Q: I’ve had a tough time lately and have had my hours cut on my job from 40 to 32 per week. But I do have some good savings and my employer promises full-time work by this fall. So I’m thinking I can actually afford a new home loan, unless it doesn’t cost me a fortune. With interest rates this low, and housing prices this cheap, I think it’s a good long-term deal. Any idea on how I can get a mortgage on the cheap?
A. A lot depends on how much you have in savings, how good your credit rating is, and whether you can prove to a lender that you’re a good long-term credit risk. Given your current job situation, it’s that last point that threatens you most, but let’s leave that aside for the moment.
Perhaps your best shot at a good, affordable mortgage loan is a Federal Housing Administration (FHA) loan. If you have a less-than-stellar personal financial story to tell, an FHA loan may be your only viable option.
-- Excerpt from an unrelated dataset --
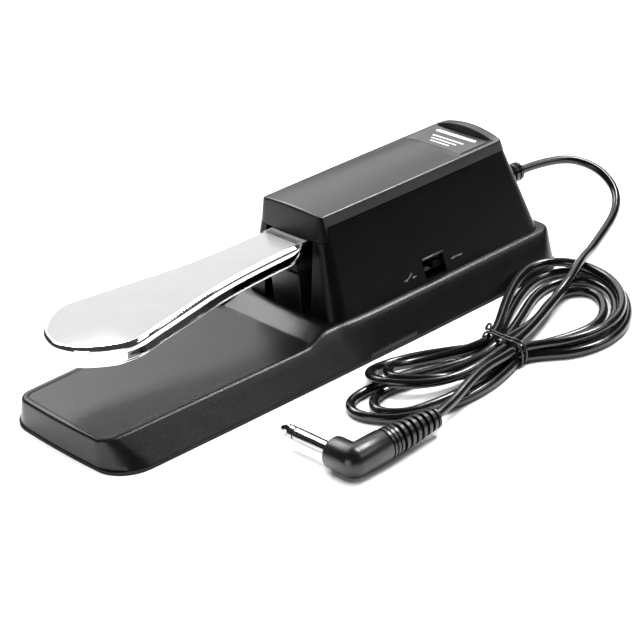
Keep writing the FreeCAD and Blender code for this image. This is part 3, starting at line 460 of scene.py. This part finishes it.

While you didn’t give us your credit situation, the fact that your job hours have been cut could lead you down the road to what the FHA calls a “Bad Credit” FHA Home Loan.
These loans look and feel a lot like a traditional mortgage loan, but the barriers are lower for approval. With an FHA Bad Credit FHA Home Loan, you’ll need:
1. At least a 3.5% down payment (compared to 10% or 20% for traditional mortgages)
2. A FICO credit score of at least 580 (any score between 500-580 means you’ll have to put at least 10% down on a new home).
3. Some serious paperwork, including:
- Two months worth of bank statements
- Two years worth of tax returns
- Two years worth of W-2 or 1099 forms
- Two months worth of pay stubs
- A mortgage loan application
- Any alimony or child support documents
After you complete your mortgage application and deliver all the documentation, your lender will begin the process of evaluating your loan. Specifically, they’ll focus on your current debt-to-income ratio and whether they feel you can handle the estimated monthly mortgage payment. Obviously, they’ll still take a good look at your credit history, too.
Once you’re approved, you’ll have to fill out a lot of FHA paperwork, but you’ll be cleared for your loan and can start planning for your big move.
FHA loans are even available two years after a personal bankruptcy and three years after a foreclosure (not that you’re in that category). The good news for you is that Bad Credit FHA loans are available for borrowers with unique job circumstances, like employees with less than two years on the job or self-employed individuals who work different hours.
Start the process with a visit to the FHA web site.
And best of luck on your job – and on your new home search.